### [GIVEN MATERIAL]
-*-*-
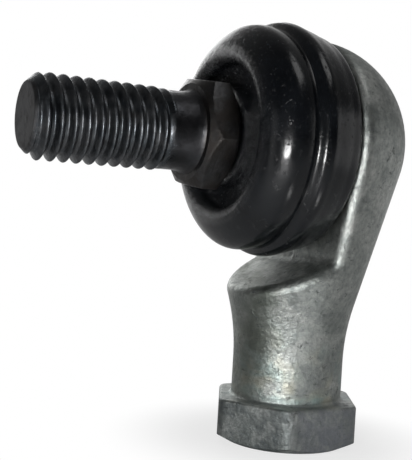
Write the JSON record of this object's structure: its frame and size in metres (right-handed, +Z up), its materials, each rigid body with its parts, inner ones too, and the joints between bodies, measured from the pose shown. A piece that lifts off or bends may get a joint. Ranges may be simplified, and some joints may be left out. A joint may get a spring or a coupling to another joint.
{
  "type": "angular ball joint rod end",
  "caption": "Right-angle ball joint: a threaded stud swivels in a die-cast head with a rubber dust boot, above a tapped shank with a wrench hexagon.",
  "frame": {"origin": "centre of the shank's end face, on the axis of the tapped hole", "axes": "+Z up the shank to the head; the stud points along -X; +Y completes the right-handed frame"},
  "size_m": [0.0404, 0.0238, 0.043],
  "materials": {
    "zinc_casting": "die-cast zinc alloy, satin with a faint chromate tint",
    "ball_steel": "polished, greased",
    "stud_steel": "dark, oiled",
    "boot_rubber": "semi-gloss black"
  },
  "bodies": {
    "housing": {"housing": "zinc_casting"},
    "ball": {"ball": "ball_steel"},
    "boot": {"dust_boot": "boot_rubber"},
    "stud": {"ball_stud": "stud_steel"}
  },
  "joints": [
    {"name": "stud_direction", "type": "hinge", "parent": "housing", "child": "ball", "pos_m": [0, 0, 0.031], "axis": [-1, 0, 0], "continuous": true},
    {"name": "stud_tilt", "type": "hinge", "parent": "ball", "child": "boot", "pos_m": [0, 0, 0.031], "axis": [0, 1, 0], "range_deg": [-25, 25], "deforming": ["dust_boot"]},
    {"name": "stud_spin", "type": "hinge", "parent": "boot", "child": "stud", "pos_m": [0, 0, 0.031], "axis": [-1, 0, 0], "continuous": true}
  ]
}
-*-*-
### [GOAL]
Please reproduce each line exactly as written.

### [WRITTEN ANSWER]
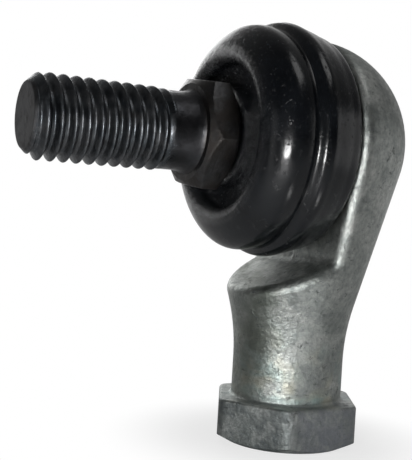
Write the JSON record of this object's structure: its frame and size in metres (right-handed, +Z up), its materials, each rigid body with its parts, inner ones too, and the joints between bodies, measured from the pose shown. A piece that lifts off or bends may get a joint. Ranges may be simplified, and some joints may be left out. A joint may get a spring or a coupling to another joint.
{
  "type": "angular ball joint rod end",
  "caption": "Right-angle ball joint: a threaded stud swivels in a die-cast head with a rubber dust boot, above a tapped shank with a wrench hexagon.",
  "frame": {"origin": "centre of the shank's end face, on the axis of the tapped hole", "axes": "+Z up the shank to the head; the stud points along -X; +Y completes the right-handed frame"},
  "size_m": [0.0404, 0.0238, 0.043],
  "materials": {
    "zinc_casting": "die-cast zinc alloy, satin with a faint chromate tint",
    "ball_steel": "polished, greased",
    "stud_steel": "dark, oiled",
    "boot_rubber": "semi-gloss black"
  },
  "bodies": {
    "housing": {"housing": "zinc_casting"},
    "ball": {"ball": "ball_steel"},
    "boot": {"dust_boot": "boot_rubber"},
    "stud": {"ball_stud": "stud_steel"}
  },
  "joints": [
    {"name": "stud_direction", "type": "hinge", "parent": "housing", "child": "ball", "pos_m": [0, 0, 0.031], "axis": [-1, 0, 0], "continuous": true},
    {"name": "stud_tilt", "type": "hinge", "parent": "ball", "child": "boot", "pos_m": [0, 0, 0.031], "axis": [0, 1, 0], "range_deg": [-25, 25], "deforming": ["dust_boot"]},
    {"name": "stud_spin", "type": "hinge", "parent": "boot", "child": "stud", "pos_m": [0, 0, 0.031], "axis": [-1, 0, 0], "continuous": true}
  ]
}